WHAT THE TASK ASKS :: Retype, exactly as written, every line from the one containing "0.10, 0.07), 0.85)" down to the one containing "low, high = Vector((1e9,)", including both, and nothing else.

○ ○ ○ ○ ○ ○ ○

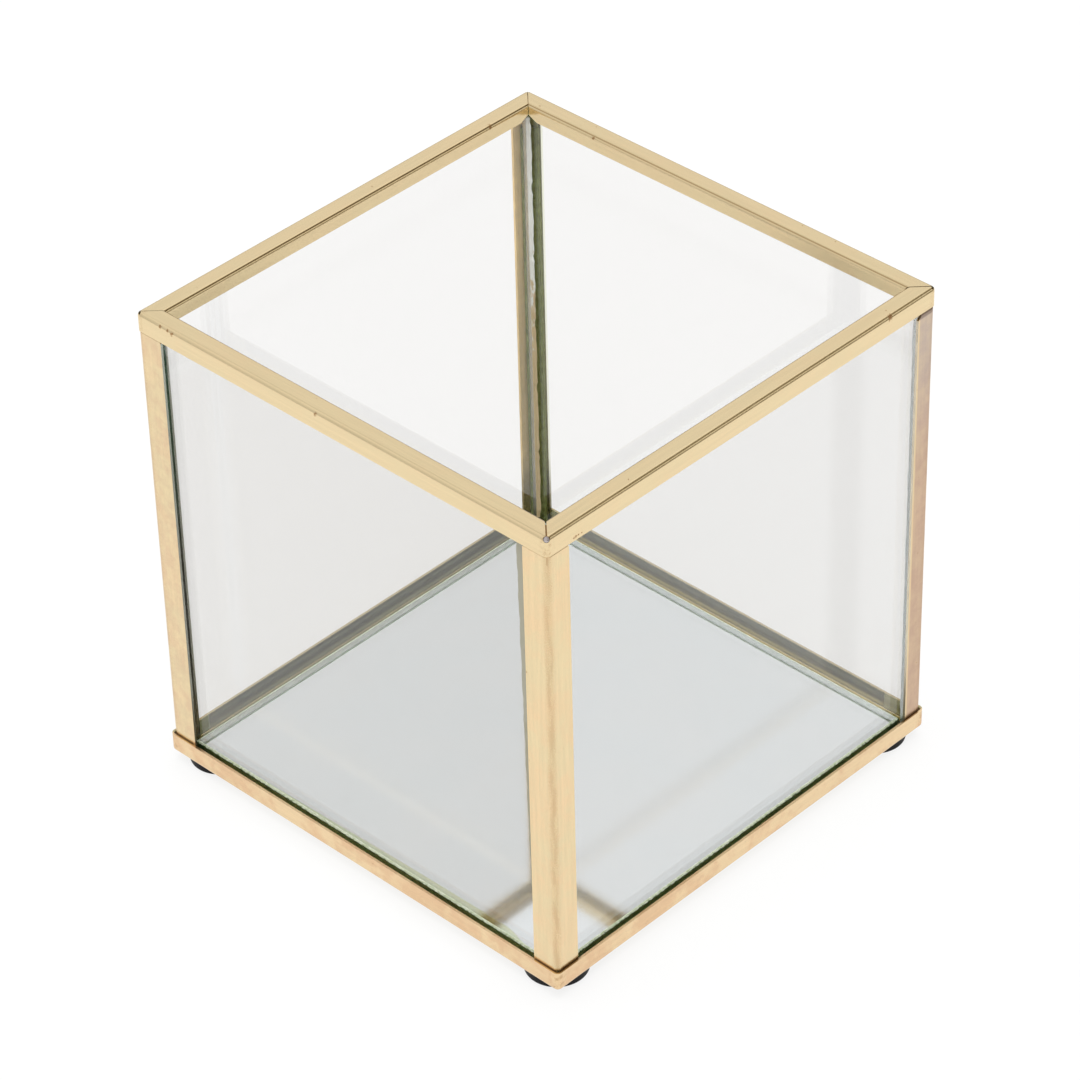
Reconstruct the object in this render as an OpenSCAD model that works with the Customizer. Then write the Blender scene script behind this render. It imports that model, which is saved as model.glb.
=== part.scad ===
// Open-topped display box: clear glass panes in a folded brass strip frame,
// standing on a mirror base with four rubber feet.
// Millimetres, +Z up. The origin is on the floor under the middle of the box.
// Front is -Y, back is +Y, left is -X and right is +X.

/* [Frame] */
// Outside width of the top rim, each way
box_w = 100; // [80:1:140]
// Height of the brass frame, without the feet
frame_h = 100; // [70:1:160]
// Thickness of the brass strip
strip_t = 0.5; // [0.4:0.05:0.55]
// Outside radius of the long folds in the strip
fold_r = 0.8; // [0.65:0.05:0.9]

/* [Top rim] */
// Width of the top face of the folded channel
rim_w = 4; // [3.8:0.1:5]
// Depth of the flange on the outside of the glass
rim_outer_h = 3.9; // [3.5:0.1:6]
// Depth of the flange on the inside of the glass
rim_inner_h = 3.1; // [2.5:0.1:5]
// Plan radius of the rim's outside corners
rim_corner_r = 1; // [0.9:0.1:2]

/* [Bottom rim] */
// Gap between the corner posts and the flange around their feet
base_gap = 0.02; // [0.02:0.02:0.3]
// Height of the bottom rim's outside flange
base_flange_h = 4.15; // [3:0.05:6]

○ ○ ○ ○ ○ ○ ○

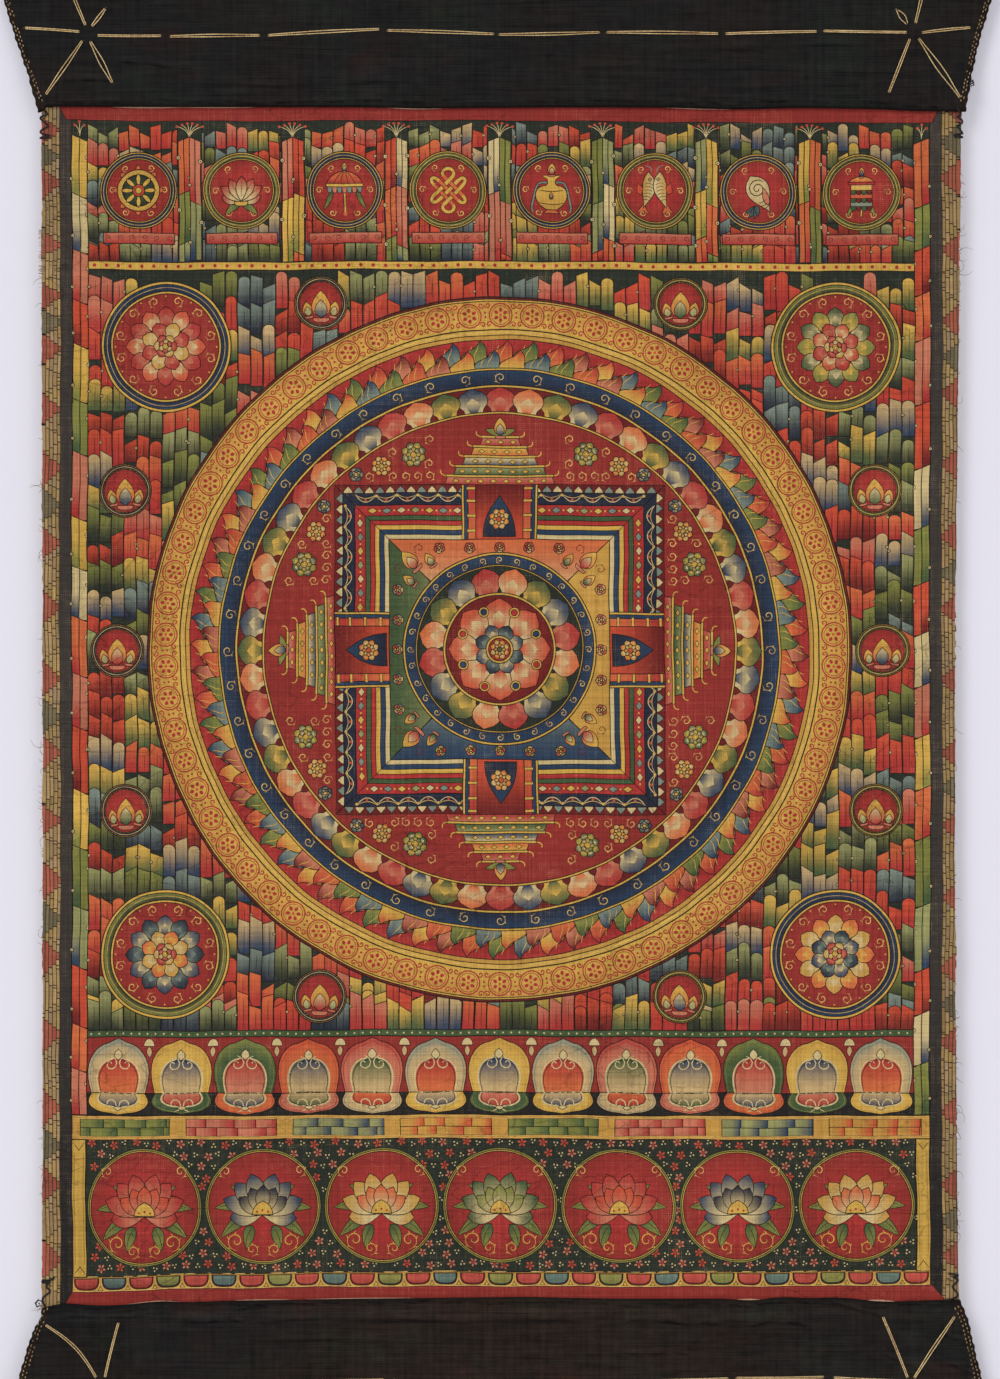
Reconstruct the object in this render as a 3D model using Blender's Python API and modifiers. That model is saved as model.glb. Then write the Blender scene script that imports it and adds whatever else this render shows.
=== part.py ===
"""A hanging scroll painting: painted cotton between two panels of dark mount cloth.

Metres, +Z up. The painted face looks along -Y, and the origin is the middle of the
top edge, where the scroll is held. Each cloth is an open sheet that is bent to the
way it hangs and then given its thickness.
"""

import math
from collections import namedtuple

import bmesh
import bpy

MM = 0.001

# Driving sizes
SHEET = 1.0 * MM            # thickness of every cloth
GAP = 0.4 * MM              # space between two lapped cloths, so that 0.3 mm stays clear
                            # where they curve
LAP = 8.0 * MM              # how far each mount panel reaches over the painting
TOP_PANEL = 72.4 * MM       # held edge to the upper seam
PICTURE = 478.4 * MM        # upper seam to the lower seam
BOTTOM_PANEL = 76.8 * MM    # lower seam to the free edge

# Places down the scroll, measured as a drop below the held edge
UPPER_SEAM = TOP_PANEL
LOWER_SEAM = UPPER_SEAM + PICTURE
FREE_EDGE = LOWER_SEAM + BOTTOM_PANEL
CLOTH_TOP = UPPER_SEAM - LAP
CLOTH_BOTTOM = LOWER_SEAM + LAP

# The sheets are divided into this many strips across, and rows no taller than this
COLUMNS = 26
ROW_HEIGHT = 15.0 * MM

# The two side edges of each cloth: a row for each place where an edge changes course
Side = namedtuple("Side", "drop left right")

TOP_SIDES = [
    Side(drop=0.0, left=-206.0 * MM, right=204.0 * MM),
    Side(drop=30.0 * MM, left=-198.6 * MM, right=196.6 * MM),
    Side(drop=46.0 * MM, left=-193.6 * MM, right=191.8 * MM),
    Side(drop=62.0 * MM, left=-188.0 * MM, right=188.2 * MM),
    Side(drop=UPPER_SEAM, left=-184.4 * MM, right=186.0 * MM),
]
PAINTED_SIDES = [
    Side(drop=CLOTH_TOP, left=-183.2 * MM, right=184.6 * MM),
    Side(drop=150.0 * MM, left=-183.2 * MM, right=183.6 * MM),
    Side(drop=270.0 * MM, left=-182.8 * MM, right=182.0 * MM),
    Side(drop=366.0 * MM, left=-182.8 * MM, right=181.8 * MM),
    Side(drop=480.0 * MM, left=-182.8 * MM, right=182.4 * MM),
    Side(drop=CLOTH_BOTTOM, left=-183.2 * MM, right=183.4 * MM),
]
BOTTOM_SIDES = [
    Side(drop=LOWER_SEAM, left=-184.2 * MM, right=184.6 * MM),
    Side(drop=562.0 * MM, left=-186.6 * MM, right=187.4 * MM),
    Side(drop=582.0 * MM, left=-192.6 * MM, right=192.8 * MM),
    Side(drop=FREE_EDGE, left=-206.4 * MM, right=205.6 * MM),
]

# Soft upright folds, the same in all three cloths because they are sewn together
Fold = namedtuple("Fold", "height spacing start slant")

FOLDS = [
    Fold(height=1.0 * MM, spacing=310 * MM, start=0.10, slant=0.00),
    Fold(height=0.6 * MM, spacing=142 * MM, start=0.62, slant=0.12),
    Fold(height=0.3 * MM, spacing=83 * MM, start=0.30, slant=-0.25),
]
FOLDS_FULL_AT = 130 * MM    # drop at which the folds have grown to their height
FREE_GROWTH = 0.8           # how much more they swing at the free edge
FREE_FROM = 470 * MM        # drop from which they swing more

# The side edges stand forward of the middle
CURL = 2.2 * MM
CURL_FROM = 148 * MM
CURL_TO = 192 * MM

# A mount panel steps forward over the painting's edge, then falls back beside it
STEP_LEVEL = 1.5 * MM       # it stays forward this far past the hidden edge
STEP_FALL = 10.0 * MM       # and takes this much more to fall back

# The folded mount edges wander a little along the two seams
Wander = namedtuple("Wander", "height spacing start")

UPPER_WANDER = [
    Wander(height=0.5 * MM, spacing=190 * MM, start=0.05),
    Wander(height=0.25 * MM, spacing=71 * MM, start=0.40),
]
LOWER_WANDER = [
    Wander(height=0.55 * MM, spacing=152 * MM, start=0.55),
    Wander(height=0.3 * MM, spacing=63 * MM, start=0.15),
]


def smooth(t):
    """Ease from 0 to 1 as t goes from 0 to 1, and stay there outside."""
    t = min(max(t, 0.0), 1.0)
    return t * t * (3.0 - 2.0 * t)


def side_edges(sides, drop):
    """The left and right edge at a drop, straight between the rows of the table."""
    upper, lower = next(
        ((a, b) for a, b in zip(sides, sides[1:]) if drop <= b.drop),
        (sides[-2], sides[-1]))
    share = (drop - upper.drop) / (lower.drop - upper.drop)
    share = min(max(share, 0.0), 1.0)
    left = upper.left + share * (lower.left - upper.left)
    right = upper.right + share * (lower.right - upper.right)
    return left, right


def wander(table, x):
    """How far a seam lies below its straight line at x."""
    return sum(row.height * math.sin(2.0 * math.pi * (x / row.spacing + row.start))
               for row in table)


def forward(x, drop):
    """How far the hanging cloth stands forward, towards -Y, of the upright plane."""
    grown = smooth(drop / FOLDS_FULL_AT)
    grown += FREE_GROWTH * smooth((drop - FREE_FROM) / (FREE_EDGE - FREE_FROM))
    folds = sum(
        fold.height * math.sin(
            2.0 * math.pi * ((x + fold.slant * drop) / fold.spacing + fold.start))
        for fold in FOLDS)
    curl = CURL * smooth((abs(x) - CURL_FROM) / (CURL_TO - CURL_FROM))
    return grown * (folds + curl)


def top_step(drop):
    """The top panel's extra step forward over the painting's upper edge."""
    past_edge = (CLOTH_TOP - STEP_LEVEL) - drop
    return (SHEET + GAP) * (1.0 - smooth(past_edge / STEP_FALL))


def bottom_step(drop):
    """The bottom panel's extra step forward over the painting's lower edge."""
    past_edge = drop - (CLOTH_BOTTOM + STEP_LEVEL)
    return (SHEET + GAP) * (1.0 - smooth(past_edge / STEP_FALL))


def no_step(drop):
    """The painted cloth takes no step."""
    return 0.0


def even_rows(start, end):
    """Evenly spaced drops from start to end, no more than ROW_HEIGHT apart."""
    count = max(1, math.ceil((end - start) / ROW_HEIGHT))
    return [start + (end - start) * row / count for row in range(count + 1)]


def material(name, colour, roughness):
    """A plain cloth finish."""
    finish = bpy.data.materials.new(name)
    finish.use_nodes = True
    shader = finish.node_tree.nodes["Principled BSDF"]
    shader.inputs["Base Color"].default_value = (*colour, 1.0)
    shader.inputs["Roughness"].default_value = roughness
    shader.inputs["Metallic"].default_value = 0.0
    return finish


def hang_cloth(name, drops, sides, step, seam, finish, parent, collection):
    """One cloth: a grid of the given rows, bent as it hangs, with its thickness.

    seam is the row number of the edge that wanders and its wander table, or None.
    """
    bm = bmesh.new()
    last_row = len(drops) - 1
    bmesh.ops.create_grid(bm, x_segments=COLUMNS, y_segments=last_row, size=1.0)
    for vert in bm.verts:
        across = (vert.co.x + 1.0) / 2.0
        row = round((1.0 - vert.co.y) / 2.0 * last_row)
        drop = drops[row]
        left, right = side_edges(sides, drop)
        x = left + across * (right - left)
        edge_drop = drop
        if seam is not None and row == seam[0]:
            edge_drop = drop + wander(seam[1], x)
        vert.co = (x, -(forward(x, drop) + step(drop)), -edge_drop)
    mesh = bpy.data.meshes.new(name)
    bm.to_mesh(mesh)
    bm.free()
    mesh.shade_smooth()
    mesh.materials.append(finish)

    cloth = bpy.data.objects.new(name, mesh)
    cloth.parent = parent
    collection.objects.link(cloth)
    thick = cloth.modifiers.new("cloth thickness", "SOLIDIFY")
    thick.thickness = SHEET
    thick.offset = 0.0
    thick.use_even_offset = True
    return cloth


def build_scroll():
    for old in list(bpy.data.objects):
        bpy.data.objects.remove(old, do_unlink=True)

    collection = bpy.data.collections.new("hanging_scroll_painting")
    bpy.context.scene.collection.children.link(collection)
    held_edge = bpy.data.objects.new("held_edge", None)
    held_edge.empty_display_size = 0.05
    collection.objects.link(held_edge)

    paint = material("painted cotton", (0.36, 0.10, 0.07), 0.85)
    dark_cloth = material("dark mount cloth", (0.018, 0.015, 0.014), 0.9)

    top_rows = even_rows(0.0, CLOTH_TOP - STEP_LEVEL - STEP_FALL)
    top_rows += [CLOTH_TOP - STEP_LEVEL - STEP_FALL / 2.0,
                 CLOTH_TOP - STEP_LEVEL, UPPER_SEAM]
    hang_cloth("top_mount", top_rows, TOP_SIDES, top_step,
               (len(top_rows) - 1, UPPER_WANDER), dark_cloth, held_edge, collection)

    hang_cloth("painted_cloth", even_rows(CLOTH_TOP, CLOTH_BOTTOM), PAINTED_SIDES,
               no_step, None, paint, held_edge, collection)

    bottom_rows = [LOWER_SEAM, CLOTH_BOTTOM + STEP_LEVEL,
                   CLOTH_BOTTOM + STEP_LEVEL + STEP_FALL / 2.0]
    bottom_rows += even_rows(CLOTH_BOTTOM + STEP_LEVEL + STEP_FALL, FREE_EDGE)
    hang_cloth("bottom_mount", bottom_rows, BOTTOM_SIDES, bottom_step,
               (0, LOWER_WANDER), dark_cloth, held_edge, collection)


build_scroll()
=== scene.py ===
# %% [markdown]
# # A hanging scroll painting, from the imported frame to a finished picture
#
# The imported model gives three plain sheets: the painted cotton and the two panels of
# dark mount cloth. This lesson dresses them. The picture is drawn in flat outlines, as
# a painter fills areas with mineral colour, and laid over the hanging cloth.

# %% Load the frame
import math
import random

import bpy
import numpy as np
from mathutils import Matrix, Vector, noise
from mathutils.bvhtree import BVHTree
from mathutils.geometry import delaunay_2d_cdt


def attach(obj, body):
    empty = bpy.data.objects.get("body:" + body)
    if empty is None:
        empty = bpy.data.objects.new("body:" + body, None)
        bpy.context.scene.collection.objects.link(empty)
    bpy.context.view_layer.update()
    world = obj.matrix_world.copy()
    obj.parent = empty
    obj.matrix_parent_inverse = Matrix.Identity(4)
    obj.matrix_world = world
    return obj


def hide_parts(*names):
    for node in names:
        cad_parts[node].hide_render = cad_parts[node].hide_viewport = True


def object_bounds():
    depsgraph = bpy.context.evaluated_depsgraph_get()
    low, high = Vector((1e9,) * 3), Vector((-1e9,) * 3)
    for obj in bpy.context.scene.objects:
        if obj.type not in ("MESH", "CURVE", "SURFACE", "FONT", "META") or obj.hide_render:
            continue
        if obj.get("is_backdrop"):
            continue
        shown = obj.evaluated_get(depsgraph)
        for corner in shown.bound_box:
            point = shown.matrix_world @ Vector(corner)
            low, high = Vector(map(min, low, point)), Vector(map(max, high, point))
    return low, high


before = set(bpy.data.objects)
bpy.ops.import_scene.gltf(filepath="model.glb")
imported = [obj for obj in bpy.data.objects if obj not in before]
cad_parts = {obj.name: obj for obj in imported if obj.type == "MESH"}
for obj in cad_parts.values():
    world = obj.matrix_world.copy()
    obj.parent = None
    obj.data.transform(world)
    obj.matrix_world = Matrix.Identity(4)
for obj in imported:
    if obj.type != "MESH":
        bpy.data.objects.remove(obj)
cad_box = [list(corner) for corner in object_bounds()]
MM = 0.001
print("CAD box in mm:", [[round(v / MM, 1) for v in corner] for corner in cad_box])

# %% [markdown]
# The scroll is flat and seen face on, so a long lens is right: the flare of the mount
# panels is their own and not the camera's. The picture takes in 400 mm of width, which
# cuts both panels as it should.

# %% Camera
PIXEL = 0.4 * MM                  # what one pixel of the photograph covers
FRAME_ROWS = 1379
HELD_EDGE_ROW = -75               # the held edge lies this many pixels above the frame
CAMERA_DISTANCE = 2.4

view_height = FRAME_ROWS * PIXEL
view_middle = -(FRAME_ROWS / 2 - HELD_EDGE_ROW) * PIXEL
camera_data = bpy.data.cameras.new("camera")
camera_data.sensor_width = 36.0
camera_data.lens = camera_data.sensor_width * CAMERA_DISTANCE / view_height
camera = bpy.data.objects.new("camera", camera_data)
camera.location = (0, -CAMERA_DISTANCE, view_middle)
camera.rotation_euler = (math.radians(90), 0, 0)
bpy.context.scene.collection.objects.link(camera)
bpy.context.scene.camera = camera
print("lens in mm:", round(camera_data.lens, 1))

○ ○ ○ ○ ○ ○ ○

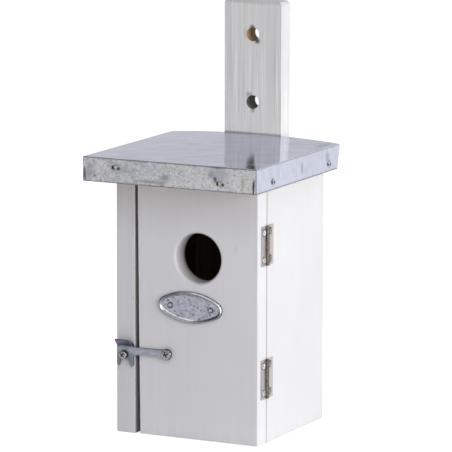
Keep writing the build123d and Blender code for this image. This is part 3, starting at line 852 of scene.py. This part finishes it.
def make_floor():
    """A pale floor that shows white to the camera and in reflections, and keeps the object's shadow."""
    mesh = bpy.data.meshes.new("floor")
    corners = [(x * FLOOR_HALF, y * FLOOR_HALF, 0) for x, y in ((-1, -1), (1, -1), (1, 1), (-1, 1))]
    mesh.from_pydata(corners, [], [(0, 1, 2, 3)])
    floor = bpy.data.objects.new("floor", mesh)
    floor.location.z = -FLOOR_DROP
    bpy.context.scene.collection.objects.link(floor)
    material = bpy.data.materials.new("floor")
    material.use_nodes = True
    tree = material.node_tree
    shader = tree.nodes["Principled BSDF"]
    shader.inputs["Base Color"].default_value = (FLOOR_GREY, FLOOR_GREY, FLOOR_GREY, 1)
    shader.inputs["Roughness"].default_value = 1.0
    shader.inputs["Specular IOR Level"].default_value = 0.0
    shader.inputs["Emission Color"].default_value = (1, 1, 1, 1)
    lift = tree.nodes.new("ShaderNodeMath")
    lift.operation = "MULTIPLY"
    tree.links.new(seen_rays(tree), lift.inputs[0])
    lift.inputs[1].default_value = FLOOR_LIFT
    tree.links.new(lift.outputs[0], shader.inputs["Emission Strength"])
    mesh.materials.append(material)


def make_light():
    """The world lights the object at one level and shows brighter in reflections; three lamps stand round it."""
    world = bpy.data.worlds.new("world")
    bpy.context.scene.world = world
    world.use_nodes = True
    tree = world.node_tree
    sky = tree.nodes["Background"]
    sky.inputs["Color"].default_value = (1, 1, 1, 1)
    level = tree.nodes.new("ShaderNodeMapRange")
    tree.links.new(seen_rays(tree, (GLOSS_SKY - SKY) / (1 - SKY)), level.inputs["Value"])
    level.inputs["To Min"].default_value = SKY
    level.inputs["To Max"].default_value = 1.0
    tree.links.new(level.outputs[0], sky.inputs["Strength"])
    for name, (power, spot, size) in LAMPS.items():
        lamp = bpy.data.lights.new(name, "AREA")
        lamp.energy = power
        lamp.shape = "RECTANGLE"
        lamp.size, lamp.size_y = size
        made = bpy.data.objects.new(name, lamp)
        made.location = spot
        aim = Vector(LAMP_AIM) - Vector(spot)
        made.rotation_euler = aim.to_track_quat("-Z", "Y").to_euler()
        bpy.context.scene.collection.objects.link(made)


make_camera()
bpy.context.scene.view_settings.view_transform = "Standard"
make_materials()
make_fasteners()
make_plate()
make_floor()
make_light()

○ ○ ○ ○ ○ ○ ○

RESULT BELOW ::
    paint = material("painted cotton", (0.36, 0.10, 0.07), 0.85)
    dark_cloth = material("dark mount cloth", (0.018, 0.015, 0.014), 0.9)

    top_rows = even_rows(0.0, CLOTH_TOP - STEP_LEVEL - STEP_FALL)
    top_rows += [CLOTH_TOP - STEP_LEVEL - STEP_FALL / 2.0,
                 CLOTH_TOP - STEP_LEVEL, UPPER_SEAM]
    hang_cloth("top_mount", top_rows, TOP_SIDES, top_step,
               (len(top_rows) - 1, UPPER_WANDER), dark_cloth, held_edge, collection)

    hang_cloth("painted_cloth", even_rows(CLOTH_TOP, CLOTH_BOTTOM), PAINTED_SIDES,
               no_step, None, paint, held_edge, collection)

    bottom_rows = [LOWER_SEAM, CLOTH_BOTTOM + STEP_LEVEL,
                   CLOTH_BOTTOM + STEP_LEVEL + STEP_FALL / 2.0]
    bottom_rows += even_rows(CLOTH_BOTTOM + STEP_LEVEL + STEP_FALL, FREE_EDGE)
    hang_cloth("bottom_mount", bottom_rows, BOTTOM_SIDES, bottom_step,
               (0, LOWER_WANDER), dark_cloth, held_edge, collection)


build_scroll()
=== scene.py ===
# %% [markdown]
# # A hanging scroll painting, from the imported frame to a finished picture
#
# The imported model gives three plain sheets: the painted cotton and the two panels of
# dark mount cloth. This lesson dresses them. The picture is drawn in flat outlines, as
# a painter fills areas with mineral colour, and laid over the hanging cloth.

# %% Load the frame
import math
import random

import bpy
import numpy as np
from mathutils import Matrix, Vector, noise
from mathutils.bvhtree import BVHTree
from mathutils.geometry import delaunay_2d_cdt


def attach(obj, body):
    empty = bpy.data.objects.get("body:" + body)
    if empty is None:
        empty = bpy.data.objects.new("body:" + body, None)
        bpy.context.scene.collection.objects.link(empty)
    bpy.context.view_layer.update()
    world = obj.matrix_world.copy()
    obj.parent = empty
    obj.matrix_parent_inverse = Matrix.Identity(4)
    obj.matrix_world = world
    return obj


def hide_parts(*names):
    for node in names:
        cad_parts[node].hide_render = cad_parts[node].hide_viewport = True


def object_bounds():
    depsgraph = bpy.context.evaluated_depsgraph_get()
    low, high = Vector((1e9,) * 3), Vector((-1e9,) * 3)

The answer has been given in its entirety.